丛容也有些诧异,他以为祭司午会和首领炎山一样,奴隶在他们眼里是蝼蚁,是牲畜,是低到尘埃里的存在。
祭司午拄着法杖直视青年:“你做了什么?”
丛容还未开口,炎丁和炎青抢着把一路上的经过说了,包括穿越魔鬼巨口,包括吓退锯齿兽,捕捞食水兽。炎卯还问仓要了草网交给祭司午,后者在看见草网的瞬间,眼中闪过不小的震惊。
当听到丛容替炎鬣缝合腹部的伤口,治疗炎数四人的骨折时,她的脸色彻底变了。
“你,究竟是谁?”祭司午的声音带着一丝不明显的颤抖,枯黄的眼珠死死盯着面前的青年,神情比炎山还可怕。
距离最近的炎丁被她的表现吓了一跳,结结巴巴地叫了声祭司大人。
祭司午没有理他,只一错不错地等着青年的答案。
丛容站在那儿,不卑不亢,声音不大却十分清晰。
他说:“我是圣主眷属。”
丛大人表面镇定得一批,内心已经用脚趾抠出了三室一厅,但围观的族人和奴隶并不知道,听他亲口说出圣主眷属四个字,不少人激动得脸都红了,身体微微颤抖。
丛容也给自己的表现点了个赞,别的不说,他来异世大陆后脸皮显而易见地变厚了不少。
祭司午怔了怔,旋即冷笑:“你不是。”
说完,她没有再看丛容,转身走回高台上。
“祭司大人,您可能不知道,丛大人他真的非常厉害,不信您可以看看鬣和数的伤。”见祭司午不信,炎丁一着急,把丛容之前帮红果接生的事也说了,奴隶们则小声议论茕和大石的断腿。
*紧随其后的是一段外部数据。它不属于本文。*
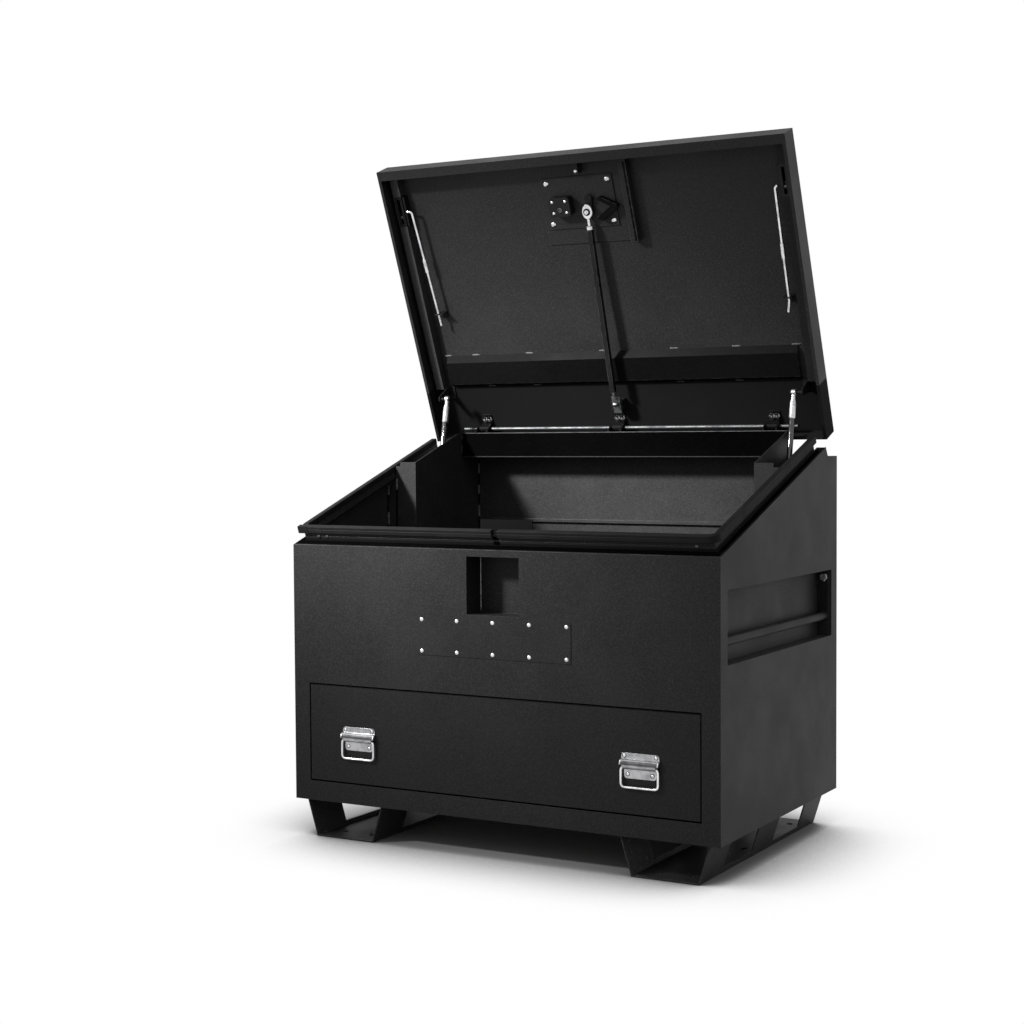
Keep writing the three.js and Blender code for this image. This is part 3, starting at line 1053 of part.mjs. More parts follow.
// A wire bail: down from one barrel end, across and up to the other.
function handleBail(x) {
  const [pivotY, pivotZ] = BAIL_PIVOT;
  const half = BAIL_WIDTH / 2;
  const inner = BARREL_WIDTH / 2 - BAIL_GRIP;
  const low = pivotZ - BAIL_DROP;
  const point = (dx, z) => new THREE.Vector3(x + dx, -pivotY, z);
  const path = new THREE.CurvePath();
  const run = (from, to) => path.add(new THREE.LineCurve3(from, to));
  const bend = (from, corner, to) => path.add(new THREE.QuadraticBezierCurve3(from, corner, to));
  for (const side of [-1, 1]) {
    const stops = [point(side * inner, pivotZ), point(side * (half - BAIL_INNER_BEND), pivotZ),
      point(side * half, pivotZ), point(side * half, pivotZ - BAIL_INNER_BEND),
      point(side * half, low + BAIL_CORNER), point(side * half, low),
      point(side * (half - BAIL_CORNER), low)];
    if (side < 0) {
      run(stops[0], stops[1]);
      bend(stops[1], stops[2], stops[3]);
      run(stops[3], stops[4]);
      bend(stops[4], stops[5], stops[6]);
      run(stops[6], point(half - BAIL_CORNER, low));
    } else {
      bend(stops[6], stops[5], stops[4]);
      run(stops[4], stops[3]);
      bend(stops[3], stops[2], stops[1]);
      run(stops[1], stops[0]);
    }
  }
  const circle = arc([0, 0], BAIL_RADIUS, 0, 360, BAIL_SIDES).slice(1);
  const section = new THREE.Shape(circle.map(([a, b]) => new THREE.Vector2(a, b)));
  return new THREE.ExtrudeGeometry(section, { steps: BAIL_STEPS, bevelEnabled: false, extrudePath: path });
}

// The body
piece("front_panel", frontPanel(), blackCoat());
piece("back_panel", backPanel(), blackCoat());
piece("bottom_panel", bottomPanel(), blackCoat());
piece("compartment_floor", compartmentFloor(), blackCoat());
piece("rear_rim", rearRim(), blackCoat());
piece("rim_seal", rimSeal(), blackRubber(), SLOPE);
piece("lock_well", lockWell(), blackCoat());
piece("name_plate", namePlate(), blackCoat());
piece("hinge_rod", hingeRod(), zinc());
piece("drawer_box", drawerBox(), blackCoat());

// The lid and its lock
piece("lid_pan", lidPan(), blackCoat(), LID);
piece("cross_member", crossMember(), blackCoat(), LID);
piece("backing_plate", backingPlate(), blackCoat(), LID);
piece("lock_guide", lockGuide(), blackCoat(), LID);
piece("lock_plate", lockPlate(), blackCoat(), LID);
piece("lock_body", lockBody(), blackPlastic(), LID);
piece("lever_stop", leverStop(), blackCoat(), LID);
piece("lock_handle", lockHandle(), zinc(), LID);
piece("push_rod", pushRod(), blackCoat(), LID);
piece("rear_bolt", rearBolt(), zinc(), LID);
piece("bolt_guide", boltGuide(), blackCoat(), LID);
piece("striker", striker(), blackCoat(), LID);

for (const [name, x] of Object.entries(HINGE_PLACES)) {
  piece(`hinge_bracket_${name}`, hingeBracket(x), blackCoat());
  piece(`hinge_ear_${name}`, hingeEar(x), zinc(), LID);
}

// The pieces that come in pairs
for (const [name, side] of [["left", -1], ["right", 1]]) {
  piece(`side_panel_${name}`, sidePanel(side), blackCoat());
  piece(`side_pocket_${name}`, sidePocket(side), blackCoat());
  piece(`side_handle_${name}`, sideHandle(side), blackCoat());
  piece(`skid_${name}`, skid(side), blackCoat());
  piece(`strut_guard_${name}`, strutGuard(side), blackCoat());
  piece(`drawer_runner_${name}`, drawerRunner(side), zinc());
  piece(`handle_plate_${name}`, handlePlate(side * CHEST_HANDLE_X), chrome());
  piece(`handle_bail_${name}`, handleBail(side * CHEST_HANDLE_X), chrome());
  piece(`lid_channel_${name}`, lidChannel(side), blackCoat(), LID);
  piece(`latch_body_${name}`, latchBody(side), blackPlastic(), LID);
  piece(`latch_claw_${name}`, latchClaw(side), zinc(), LID);
  piece(`trigger_rod_${name}`, triggerRod(name, side), zinc(), LID);
  piece(`rod_bracket_${name}`, rodBracket(name, side), blackCoat(), LID);
  piece(`strut_bracket_${name}`, strutBracket(side), blackCoat(), LID);
  piece(`strut_cylinder_${name}`, strutCylinder(side), blackGloss());
  piece(`strut_rod_${name}`, strutRod(side), chrome());
}

// The box stands on its skids, with the middle of its footprint at the origin.
const bounds = new THREE.Box3().setFromObject(box, true);
const middle = bounds.getCenter(new THREE.Vector3());
box.position.set(-middle.x, -middle.y, -bounds.min.z);

export default box;
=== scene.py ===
import json
import math
import random

import bmesh
import bpy
from mathutils import Matrix, Vector
from mathutils.bvhtree import BVHTree


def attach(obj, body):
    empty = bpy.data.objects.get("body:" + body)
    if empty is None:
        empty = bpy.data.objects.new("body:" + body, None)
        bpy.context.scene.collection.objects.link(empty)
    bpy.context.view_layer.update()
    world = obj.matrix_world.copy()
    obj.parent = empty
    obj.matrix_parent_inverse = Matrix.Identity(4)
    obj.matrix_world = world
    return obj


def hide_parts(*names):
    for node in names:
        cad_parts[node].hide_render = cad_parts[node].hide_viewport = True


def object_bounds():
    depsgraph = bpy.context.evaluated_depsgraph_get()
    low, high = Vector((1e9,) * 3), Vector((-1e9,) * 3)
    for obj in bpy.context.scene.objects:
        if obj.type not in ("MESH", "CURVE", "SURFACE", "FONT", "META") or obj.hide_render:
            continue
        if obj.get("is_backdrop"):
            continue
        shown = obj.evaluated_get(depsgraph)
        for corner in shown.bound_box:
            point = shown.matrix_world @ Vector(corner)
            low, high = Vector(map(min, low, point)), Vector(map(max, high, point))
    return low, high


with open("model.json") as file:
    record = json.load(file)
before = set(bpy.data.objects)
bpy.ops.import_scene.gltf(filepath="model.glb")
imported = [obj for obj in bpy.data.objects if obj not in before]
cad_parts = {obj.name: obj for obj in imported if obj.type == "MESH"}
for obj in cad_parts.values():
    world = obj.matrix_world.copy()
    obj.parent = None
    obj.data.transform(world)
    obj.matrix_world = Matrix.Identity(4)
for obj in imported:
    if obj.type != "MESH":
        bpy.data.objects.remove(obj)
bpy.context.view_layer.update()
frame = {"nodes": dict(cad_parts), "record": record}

# The box stands on white studio paper. A long lens looks at its front right corner from about
# the height of its rim, under an even white sky and one soft lamp high on the left.
CAMERA_PLACE = (2.15329, -3.96533, 1.02407)
CAMERA_YAW = math.radians(29.14)
CAMERA_PITCH = math.radians(-2.45)
CAMERA_ROLL = math.radians(-0.31)
CAMERA_LENS = 60.79
CAMERA_SHIFT = (-0.0344, 0.002)
CAMERA_FILM = 36
WHITE = (1, 1, 1, 1)
PAPER_TONE = (0.3, 0.3, 0.3, 1)
PAPER_HALF = 30
SQUARE = ((-1, -1), (1, -1), (1, 1), (-1, 1))
SHADOW_REACH = 0.44
SHADOW_SPAN = (0.35, 0.92)
SHADOW_SAMPLES = 16
SKY_LIGHT = 0.5
LAMP_PLACE = (-2.1, -2.35, 2.6)
LAMP_AIM = (-0.3, -0.1, 0.95)
LAMP_SIDE = 0.42
LAMP_POWER = 12
LAMP_SPREAD = math.radians(30)


def link(name, data):
    """A new object in the scene."""
    thing = bpy.data.objects.new(name, data)
    bpy.context.scene.collection.objects.link(thing)
    return thing


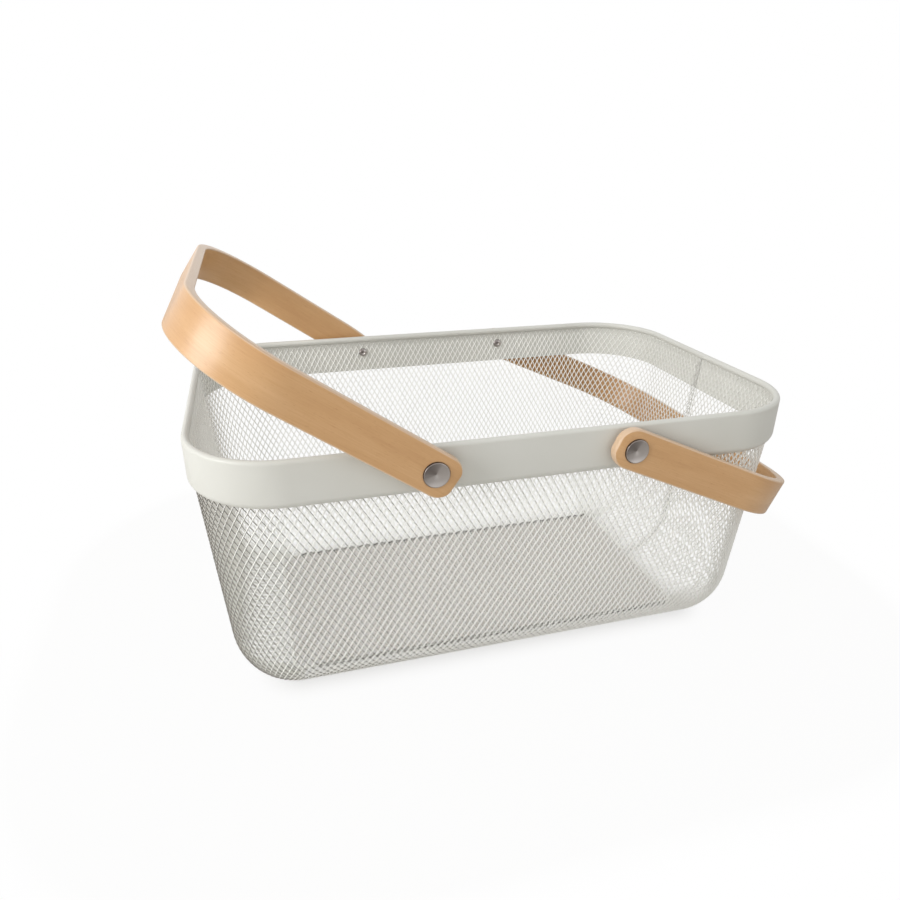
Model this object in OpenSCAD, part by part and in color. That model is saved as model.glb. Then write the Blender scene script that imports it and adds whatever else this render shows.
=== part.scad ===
// Wire basket: a painted rim band, expanded-metal walls and floor, and two bentwood handles.
// The origin is the middle of the underside, X runs along the basket, Y across it and Z up.

/* [Basket] */
// Length over the rim band
basket_length = 380; // [320:5:440]
// Depth over the rim band
basket_depth = 235; // [200:5:280]
// Height of the rim above the underside
basket_height = 175.5; // [155:0.5:200]
// Corner radius of the rim, seen from above
corner_radius = 54; // [52:1:62]
// Lean of the walls from upright, in degrees
wall_lean = 4.6; // [4:0.1:5]
// Radius that turns the walls into the foot
foot_radius = 42.5; // [38:0.5:43]
// Slope of the foot where it meets the floor panel, in degrees
foot_slope = 10; // [8:1:16]

/* [Rim band] */
// Height of the band
band_height = 28.5; // [27:0.5:34]
// Thickness of the band's sheet
band_sheet = 1.2; // [0.8:0.1:1.6]
// Diameter of the rolled bead along the top
bead_diameter = 4.4; // [3.6:0.1:5]
// Radius of the lower edge where it turns inwards
band_turn_radius = 5; // [4:0.5:6]

/* [Mesh] */
// Thickness of the expanded sheet
mesh_sheet = 1.2; // [0.8:0.1:1.5]
// Width of a strand
strand_width = 2.2; // [1.6:0.1:2.6]
// Width of a diamond, about
diamond_width = 16.5; // [15:0.5:24]
// Height of a diamond, about
diamond_height = 22.5; // [20:0.5:30]
// Drop from the band's top to the mesh's upper edge
mesh_drop = 7; // [6:0.5:8]
// Height of the folded edge of the floor panel
floor_fold_height = 3; // [2:0.2:3.4]
// Width of the weld strip over the seam
seam_width = 5; // [4:0.5:8]
// Thickness of the weld strip
seam_sheet = 0.8; // [0.6:0.1:1.2]

/* [Handles] */
// Reach of a handle from its rivets to its outer face
handle_reach = 150; // [142:0.5:158]
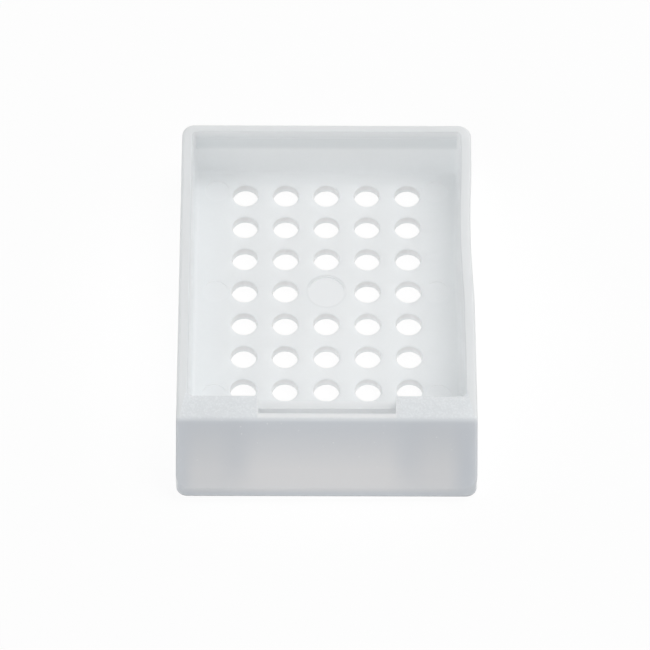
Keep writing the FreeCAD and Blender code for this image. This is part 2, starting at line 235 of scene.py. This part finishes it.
def part_place(tree):
    """The place on the part, as a vector and as its X, Y and Z."""
    place = add_node(tree, "ShaderNodeTexCoord").outputs["Object"]
    return place, add_node(tree, "ShaderNodeSeparateXYZ", inputs={"Vector": place}).outputs


def moulded_skin(tree, place, size, depth):
    """The skin that the mould's steel leaves: its uneven height from 0 to 1, and its normal."""
    height = add_node(tree, "ShaderNodeTexNoise", inputs={
        "Vector": place, "Scale": 1 / size, "Detail": 2.0, "Roughness": 0.6}).outputs["Fac"]
    normal = add_node(tree, "ShaderNodeBump", inputs={"Height": height, "Distance": depth}).outputs["Normal"]
    return height, normal


def white_acetal(tree, colour, scatter, roughness, normal):
    """White acetal: a milky, waxy plastic. Light soaks in and comes out millimetres away, so thin walls glow
    and shadows stay soft, under a dull satin skin."""
    shader = add_node(tree, "ShaderNodeBsdfPrincipled", inputs={
        "Base Color": colour,
        "Roughness": roughness,
        "IOR": ACETAL_IOR,
        "Subsurface Weight": MILKINESS,
        "Subsurface Radius": (1.0, 1.0, 1.0),
        "Subsurface Scale": scatter,
        "Normal": normal,
    })
    add_node(tree, "ShaderNodeOutputMaterial", inputs={"Surface": shader.outputs["BSDF"]})


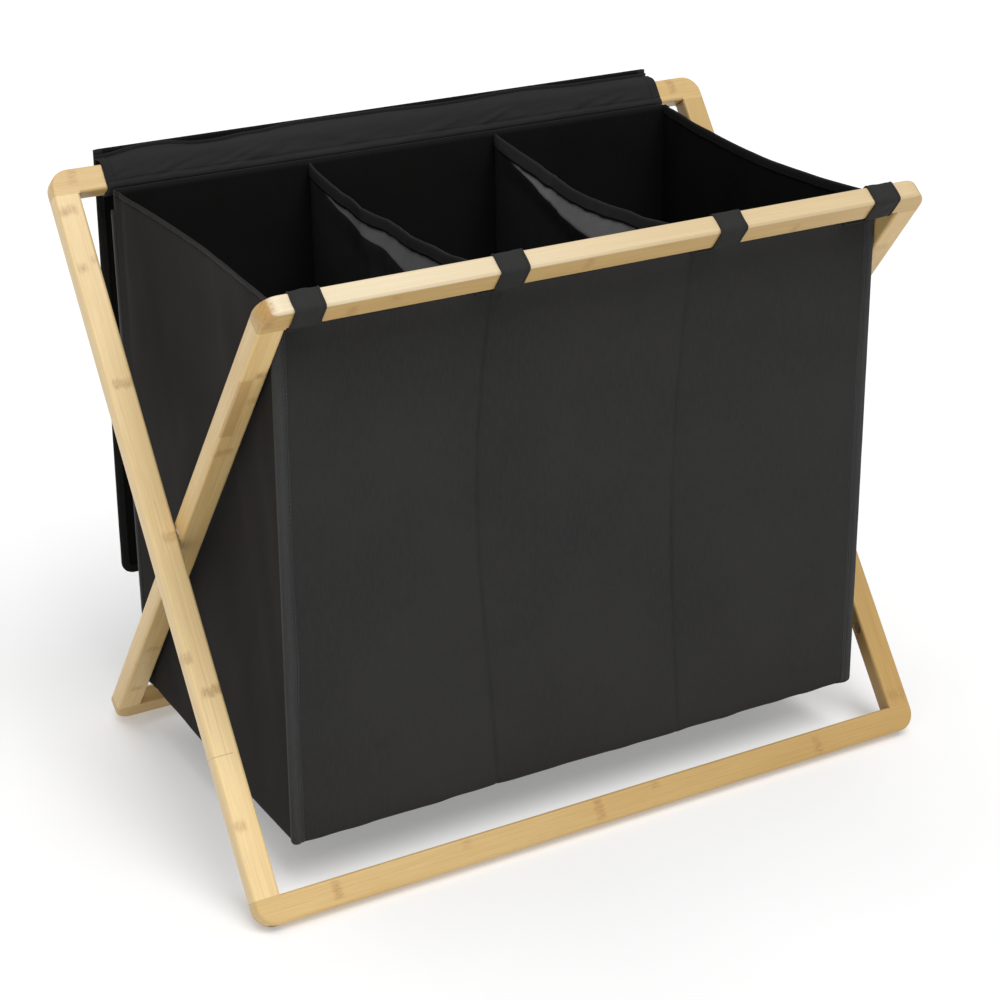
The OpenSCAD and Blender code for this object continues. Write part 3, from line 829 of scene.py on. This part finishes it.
def corner_binding(name, side, face_y, outward, top):
    """A bound seam that stands proud of one of the bag's upright edges."""
    section = even_path(rounded_path(BINDING, [0.7] * len(BINDING), 0.4), 44) * MM
    foot_z = BAG_Z + np.array([0.3, 0.8, 1.5, 2.4, 3.5, 4.8, 6.3, 8.2, 11]) * MM
    z = np.concatenate([foot_z, spaced(BAG_Z + 14.5 * MM, top, 4 * MM)])
    swell = 1 + 0.05 * ripple(z / 0.04, 3 * side, 204)
    if side < 0 and outward < 0:
        swell = swell + 0.16 * bell(z - BAG_Z - 0.182, 0.02)
    lean = 0.4 * MM * ripple(z / 0.05, side, 200)
    # At its foot the binding is turned under with the cloth.
    foot = 0.45 + 0.55 * np.sqrt(np.clip((z - BAG_Z) / (6 * MM), 0, 1))
    under = rolled_in(z) + (1 - foot) * 1.5 * MM
    rings = []
    for inwards, out in section:
        reach = np.where(inwards > 0, inwards * swell * foot + lean * (inwards > 2 * MM), inwards)
        rise = np.where(out > 0, out * (1 + 0.10 * ripple(z / 0.02, inwards / 0.004, 208)) * foot, out)
        rings.append(np.stack([side * (BAG_X - reach - under), face_y(z) + outward * (rise - under), z], -1))
    rings = np.stack(rings, 1)
    piece = turned_outward(tube(name, rings, EDGE_TAPE))
    # The stitches run up the inner fold, from above the foot.
    at = int(np.argmin(abs(section[:, 0] - 8.6 * MM) + (section[:, 1] < 0)))
    path = rings[len(foot_z):, at] + [0, outward * 0.05 * MM, 0]
    return [piece, stitches(name + "_stitches", [(path, (0, outward, 0))])]


def bag_trim():
    """Dividers, tapes and bindings, all sewn to the bag."""
    for side, name in SIDES:
        s = np.linspace(0, 1, 90)
        over, under = np.linspace(0, 1, 12)[:, None], np.linspace(0, 1, 74)[1:, None]
        fold, drop = divider_fold(s)[None, :], (divider_rim(s) - BAG_Z - 2 * MM)[None, :]
        points = divider_point(side, s[None, :], np.concatenate([over * fold, fold + under * (drop - fold)]))
        # Below its fold each divider is painted near black, as painted shade.
        sheet = cloth_grid(name + "_divider_cloth", points, LINING, LINING_PAINTED_SHADE)
        above = (len(over) - 1) * (len(s) - 1)
        for face in sheet.data.polygons:
            face.material_index = int(face.index >= above)
        thicken(sheet, 0.9 * MM)
        in_bag(sheet)
        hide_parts(name + "_divider")
        tape = folded_tape(name + "_divider_tape", lambda s, d, k=side: divider_point(k, s, d), 130,
                           (10.5 * MM, 10.5 * MM), 1.35 * MM, TAPE)
        for piece in tape:
            in_bag(piece)
        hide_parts("divider_bindings")

    trim = []
    for side, name in SIDES:
        widths = (3.2 * MM, 10 * MM) if side < 0 else (10 * MM, 3.2 * MM)
        rim = folded_tape(name + "_rim_tape", lambda s, d, k=side: side_point(k, s, d), 130,
                          widths, 1.15 * MM, TAPE)
        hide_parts("side_rim_bindings")
        front = corner_binding(f"front_{name}_binding", side, lambda z: FRONT_Y + 0 * z, -1, RIM_Z - 1 * MM)
        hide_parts("front_corner_bindings")
        back = corner_binding(f"back_{name}_binding", side, back_y, 1, RIM_Z - 20 * MM)
        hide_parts("back_corner_bindings")
        trim += rim + front + back
    x = np.linspace(-BAG_X + 0.012, BAG_X - 0.012, 200)
    hem_z = RIM_Z - RIM_HEM
    z = hem_z - front_rim_drop(x) * height_share(hem_z) ** 3
    hem = np.stack([x, FRONT_Y - front_relief(x, hem_z) - 0.2 * MM, z], -1)
    trim.append(stitches("bag_hem_stitches", [(hem, (0, -1, 0))]))
    for piece in trim:
        in_bag(piece)
    return trim


shell = bag_shell()
trim = bag_trim()


# ---- Cloth around the rails ----

SLEEVE_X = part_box("back_sleeve")[1].x
STRIP_LO, STRIP_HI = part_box("lid_seam_strip")
TOP_V, UNDER_V = 2 * HALF_L, 2 * HALF_L - RAIL_W
# The height of the sewn ridge behind the back rail, at chosen places across, in metres.
RIDGE = [(-0.3075, 0.5885), (-0.252, 0.5936), (-0.190, 0.5880), (-0.150, 0.5900), (-0.095, 0.5935),
         (-0.015, 0.5925), (0.070, 0.5905), (0.150, 0.5930), (0.230, 0.5900), (0.3075, 0.5895)]


def plane_yz(side, v, n):
    return on_frame(side, 0.0, v, n)[..., 1:]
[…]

“丛大人是货真价实的圣主眷属!”这样的声音此起彼伏,然而祭司午不为所动,坚定认为丛容不是圣主眷属。
“我知道眷属长什么样,所以我很确定他不是。”她说。
这下轮到丛容和其他人吃惊了。
丛容万万没想到真有圣主眷属存在,而祭司午恰好知道对方的长相。
尴尬大了。
只有炎山得意地扯起嘴角,露出黑黄的烂牙,什么圣主眷属,什么丛大人,屁都不是!
原本他还担心祭司午会因为炎卯而对这个奴隶另眼相待,现在看来是自己杞人忧天了。
就在这时人群中忽然冒出一道声音:“圣主眷属也不一定只有一个。”
这声音不大,带着少年特有的味道,丛容几乎瞬间就辨认出了它的主人,忍不住笑了。
“对啊,谁也没规定圣主眷属只能有一个,毕竟圣主大人身边的情人都有上百个。”炎青反应极快地接下话茬。
“反正除了圣主眷属,我想不出还有谁可以治好鬣的伤……”
“同意,还有陷阱,这次冬猎之前你知道陷阱吗?”
“不知道。”
“我也是……”
族人们越说越大声,连奴隶都开始交头接耳,炎卯站出来大声说:“祭司大人,您确定眷属只有您知道的那一位吗?”
祭司午一噎。
“所以您也不确定,对不对?”炎丁立即道。
祭司午无奈点头:“没错,我并不确定。”
“祭司你……”炎山脸色难看。
“首领大人想说什么?”祭司午眼眸微阖,她视线在人群里一扫,深深皱眉,“鹏呢?怎么没看到他?”